During this council meeting, Lord Beesbury is the only member to stand up for what was right, and Criston Cole murders him. How often his behavior has been overlooked is insane. While we’ve known just how horrible he is for a while, when he drew arms against Lord Commander Westerling, any possible inkling of honor truly went out the window. We can hope that when Westerling leaves, he heads straight for Rhaenyra. On a side note, Ser Criston hasn’t aged a day in the decades the show has spanned. A few gray hairs would have been logical since they decided not to change actors.
Both Otto and Alicent send people to go find Aegon when they are unable to locate him in the Red Keep.

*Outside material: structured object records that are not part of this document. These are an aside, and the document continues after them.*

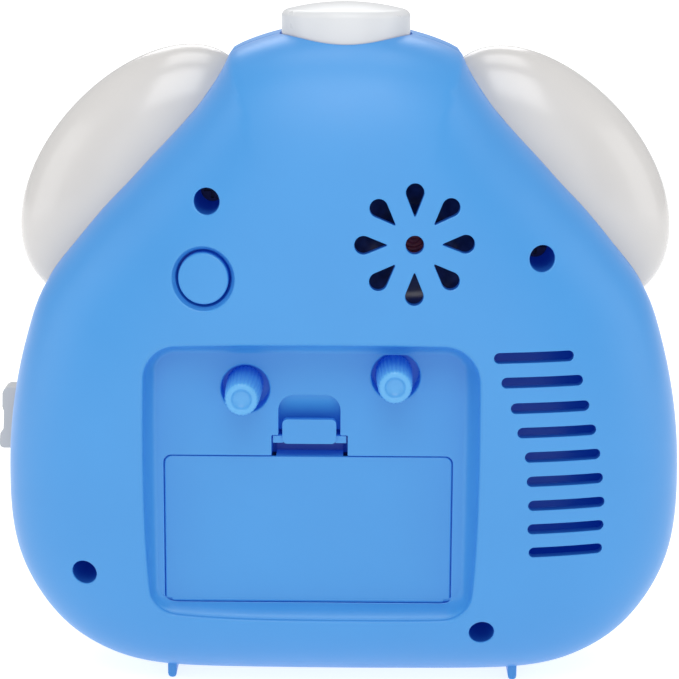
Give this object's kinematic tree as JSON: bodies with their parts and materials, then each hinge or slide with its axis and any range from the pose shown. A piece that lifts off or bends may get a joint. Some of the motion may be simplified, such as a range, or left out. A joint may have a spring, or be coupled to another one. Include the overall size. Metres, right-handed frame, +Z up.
{
  "type": "alarm clock",
  "caption": "Rounded desk alarm clock with puppy ears, a round dial inside a night light ring, a large top button, setting knobs and a latched battery door at the back.",
  "frame": {"origin": "middle of the whole box in X and Y, at the height of the surface the feet stand on", "axes": "+Z up, the dial faces -Y, the battery door and knobs face +Y, +X is the side with the slide switch"},
  "size_m": [0.1436, 0.0666, 0.1409],
  "materials": {
    "shell_blue": "fine satin moulded plastic",
    "knob_blue": "satin moulded plastic with fine flutes",
    "ear_white": "glossy pearl white",
    "button_white": "semi gloss white",
    "bezel_white": "semi gloss white",
    "clear_lens": "clear",
    "light_diffuser": "translucent milky",
    "dial_paper": "printed card",
    "face_black": "gloss black",
    "hand_dark": "satin black paint",
    "hand_red": "satin red paint",
    "hand_alarm": "satin yellow paint",
    "screw_steel": "zinc plated",
    "spring_steel": "nickel plated",
    "board_green": "solder mask over glass laminate",
    "component_black": "black moulded plastic",
    "cell_wrap": "plain dark sleeve",
    "inner_white": "acetal",
    "arbor_brass": "turned",
    "coil_copper": "enamelled winding",
    "led_clear": "clear epoxy",
    "cone_paper": "dark paper cone",
    "magnet_steel": "ferrite and plated steel"
  },
  "bodies": {
    "case": {"board_parts": "component_black", "board_screws": "screw_steel", "bracket_screws": "screw_steel", "button_bracket": "inner_white", "case_screws": "screw_steel", "cells": "cell_wrap", "clock_board": "board_green", "coil": "coil_copper", "contact_plates": "spring_steel", "contact_springs": "spring_steel", "dial_bezel": "bezel_white", "dial_lens": "clear_lens", "dial_plate": "dial_paper", "dial_ring": "bezel_white", "ear_left": "ear_white", "ear_right": "ear_white", "ear_screws": "screw_steel", "eye_left": "face_black", "eye_right": "face_black", "front_shell": "shell_blue", "key_switch": "component_black", "leds": "led_clear", "light_board": "board_green", "light_ring": "light_diffuser", "main_board": "board_green", "movement_base": "inner_white", "movement_cover": "inner_white", "movement_screws": "screw_steel", "nose": "face_black", "rear_shell": "shell_blue", "speaker_cone": "cone_paper", "speaker_frame": "component_black", "speaker_magnet": "magnet_steel", "stator": "spring_steel", "switch_body": "component_black", "tact_switch": "component_black", "top_button_spring": "spring_steel"},
    "top_button": {"top_button": "button_white"},
    "rear_button": {"rear_button": "shell_blue"},
    "mode_slider": {"mode_slider": "button_white"},
    "battery_door": {"battery_door": "shell_blue"},
    "battery_latch": {"battery_latch": "shell_blue"},
    "time_setting": {"time_knob": "knob_blue", "time_arbor": "arbor_brass"},
    "alarm_setting": {"alarm_knob": "knob_blue", "alarm_arbor": "arbor_brass"},
    "minute_train": {"minute_wheel": "inner_white", "minute_hand": "hand_dark"},
    "hour_train": {"hour_wheel": "inner_white", "hour_hand": "hand_dark"},
    "motion_work": {"motion_wheel": "inner_white"},
    "alarm_train": {"alarm_wheel": "inner_white", "alarm_hand": "hand_alarm"},
    "second_train": {"second_wheel": "inner_white", "second_hand": "hand_red"},
    "step_work": {"step_wheel": "inner_white"},
    "rotor": {"step_rotor": "magnet_steel"}
  },
  "joints": [
    {"name": "top_button_press", "type": "slide", "parent": "case", "child": "top_button", "axis": [0, 0, -1], "range_m": [0, 0.0022], "stiffness_N_per_m": 700, "springref_m": -0.001, "deforming": ["top_button_spring"]},
    {"name": "rear_button_press", "type": "slide", "parent": "case", "child": "rear_button", "axis": [0, -1, 0], "range_m": [0, 0.0012], "stiffness_N_per_m": 900, "springref_m": -0.0006},
    {"name": "mode_slide", "type": "slide", "parent": "case", "child": "mode_slider", "axis": [0, 0, 1], "range_m": [-0.002, 0.002]},
    {"name": "door_swing", "type": "hinge", "parent": "case", "child": "battery_door", "pos_m": [0.00534, 0.02295, 0.02125], "axis": [-1, 0, 0], "range_deg": [0, 95]},
    {"name": "latch_flex", "type": "hinge", "parent": "battery_door", "child": "battery_latch", "pos_m": [0.00509, 0.01785, 0.0513], "axis": [-1, 0, 0], "range_deg": [0, 8], "stiffness_Nm_per_rad": 0.2},
    {"name": "time_spin", "type": "hinge", "parent": "case", "child": "time_setting", "pos_m": [0.01822, 0.0225, 0.06525], "axis": [0, 1, 0], "continuous": true},
    {"name": "alarm_spin", "type": "hinge", "parent": "case", "child": "alarm_setting", "pos_m": [-0.01178, 0.0225, 0.06785], "axis": [0, 1, 0], "continuous": true},
    {"name": "minute_spin", "type": "hinge", "parent": "case", "child": "minute_train", "pos_m": [-0.00166, -0.0175, 0.0614], "axis": [0, 1, 0], "continuous": true},
    {"name": "hour_spin", "type": "hinge", "parent": "case", "child": "hour_train", "pos_m": [-0.00166, -0.0175, 0.0614], "axis": [0, 1, 0], "continuous": true},
    {"name": "motion_spin", "type": "hinge", "parent": "case", "child": "motion_work", "pos_m": [-0.00166, -0.0155, 0.0494], "axis": [0, 1, 0], "continuous": true},
    {"name": "alarm_hand_spin", "type": "hinge", "parent": "case", "child": "alarm_train", "pos_m": [-0.00166, -0.0185, 0.0614], "axis": [0, 1, 0], "continuous": true},
    {"name": "rotor_spin", "type": "hinge", "parent": "case", "child": "rotor", "pos_m": [0.00009, -0.0115, 0.07904], "axis": [0, 1, 0], "continuous": true},
    {"name": "step_spin", "type": "hinge", "parent": "case", "child": "step_work", "pos_m": [0.00082, -0.0115, 0.07067], "axis": [0, 1, 0], "continuous": true},
    {"name": "second_spin", "type": "hinge", "parent": "case", "child": "second_train", "pos_m": [-0.00166, -0.0115, 0.0614], "axis": [0, 1, 0], "continuous": true}
  ],
  "couplings": [
    {"joint": "minute_spin", "follows": "time_spin", "ratio": -1.025},
    {"joint": "motion_spin", "follows": "time_spin", "ratio": 0.34167},
    {"joint": "hour_spin", "follows": "time_spin", "ratio": -0.085417},
    {"joint": "alarm_hand_spin", "follows": "alarm_spin", "ratio": -0.45455},
    {"joint": "step_spin", "follows": "rotor_spin", "ratio": -0.16667},
    {"joint": "second_spin", "follows": "rotor_spin", "ratio": 0.033333}
  ]
}
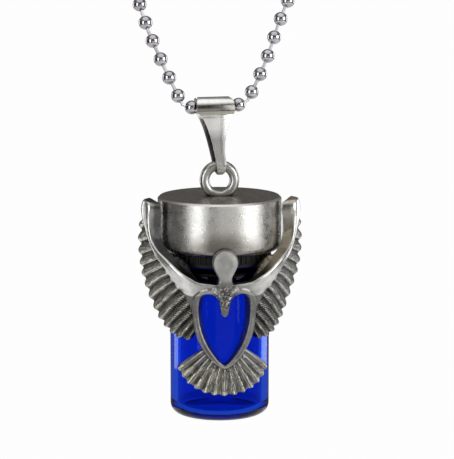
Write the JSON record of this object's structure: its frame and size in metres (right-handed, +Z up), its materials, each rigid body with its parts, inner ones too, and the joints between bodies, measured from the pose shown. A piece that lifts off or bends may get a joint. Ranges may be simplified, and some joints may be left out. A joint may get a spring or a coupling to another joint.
{
  "type": "keepsake urn pendant on a ball chain",
  "caption": "Blue glass vial under a pewter screw cap, held by a cast winged figure with a heart frame and fan tail, hung by a folded bail from a closed ball chain.",
  "frame": {"origin": "underside of the chain's connector at the nape, in the middle plane of the necklace", "axes": "+Z up, the pendant hangs at the front (-Y), +X to the viewer's right as seen from the front"},
  "size_m": [0.118, 0.1196, 0.2233],
  "materials": {
    "chain_steel": "mirror polished",
    "bail_steel": "polished and lightly brushed",
    "cap_pewter": "satin pewter",
    "black_closure": "ribbed, semi matt",
    "cobalt_glass": "clear coloured glass",
    "cast_pewter": "antiqued cast pewter, dark in its grooves"
  },
  "bodies": {
    "chain": {"chain_beads": "chain_steel", "chain_wire": "chain_steel", "chain_clasp": "chain_steel"},
    "bail": {"bail": "bail_steel"},
    "cap": {"urn_cap": "cap_pewter", "screw_cap": "black_closure"},
    "vial": {"glass_vial": "cobalt_glass", "winged_figure": "cast_pewter"}
  },
  "joints": [
    {"name": "bail_swing", "type": "hinge", "parent": "chain", "child": "bail", "pos_m": [-0.00108, -0.10519, -0.16595], "axis": [0.9848, 0.1736, 0], "range_deg": [-80, 40]},
    {"name": "cap_swing", "type": "hinge", "parent": "bail", "child": "cap", "pos_m": [0, -0.105, -0.17586], "axis": [1, 0, 0], "range_deg": [-60, 60]},
    {"name": "vial_unscrew", "type": "slide", "parent": "cap", "child": "vial", "axis": [0, 0, -1], "range_m": [0, 0.015]}
  ]
}
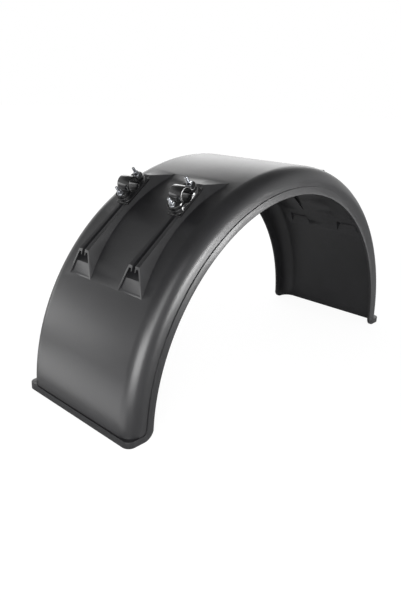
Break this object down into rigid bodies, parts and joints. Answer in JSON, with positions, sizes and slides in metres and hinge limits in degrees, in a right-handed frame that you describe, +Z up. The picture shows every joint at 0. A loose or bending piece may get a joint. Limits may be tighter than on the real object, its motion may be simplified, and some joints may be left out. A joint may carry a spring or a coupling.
{
  "type": "mudguard",
  "caption": "Half-round mudguard with raised rims, sloping slotted rails on both sides of the crown and bolted tube clamps that slide along them.",
  "frame": {"origin": "centre of the arch on the ground, midway between the two side walls", "axes": "+Z up, +X along the arch (the way the wheel runs), +Y across it along the axle; the clamps sit on the -X slope"},
  "size_m": [1.169, 0.407, 0.5799],
  "materials": {
    "moulding_black": "black polyethylene with a fine grain and a soft sheen",
    "clamp_black": "black glass-filled nylon, semi-gloss",
    "zinc_steel": "bright zinc-plated steel"
  },
  "bodies": {
    "root": {"mudguard_moulding": "moulding_black", "front_clamp_saddle": "clamp_black", "front_clamp_cap": "clamp_black", "front_slide_plate": "zinc_steel", "front_upper_bolt": "zinc_steel", "front_upper_washer": "zinc_steel", "front_upper_nut": "zinc_steel", "front_lower_bolt": "zinc_steel", "front_lower_washer": "zinc_steel", "front_lower_nut": "zinc_steel", "back_clamp_saddle": "clamp_black", "back_clamp_cap": "clamp_black", "back_slide_plate": "zinc_steel", "back_upper_bolt": "zinc_steel", "back_upper_washer": "zinc_steel", "back_upper_nut": "zinc_steel", "back_lower_bolt": "zinc_steel", "back_lower_washer": "zinc_steel", "back_lower_nut": "zinc_steel"}
  },
  "joints": []
}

Alicent sends Ser Criston and Aemond, and Otto sends Ser Erryk and his twin brother Ser Arryk. The fact that their names are so similar is an absolute nightmare. In Game of Thrones, they did the viewers the courtesy of changing Asha Greyjoy’s name to Yara in the show so it wasn’t confused with Osha, the wildling woman. Erryk and Arryk are identical with no discernible difference in appearance, are often in the same shot, and their names sound exactly the same. Of the many things that have been changed from the book to the TV show, why couldn’t this have been one of them? I can’t tell which one of them has this opinion, but one of them does not support Aegon and feels that he exploits his authority.
Aemond and Criston first start to search for Aegon in a brothel on the Street of Silk. They are seemingly close friends, both of which believe they are both “decent men with no taste for depravity.” Aemond even admits his jealousy of Aegon’s position to be King. He has studied and trained hard all his life, yet he is another second son that cannot rule, which finally gives the character some depth rather than just relying on his aesthetic. Apparently, Aegon has more perverse proclivities than simple prostitution, so the pair must keep searching for him.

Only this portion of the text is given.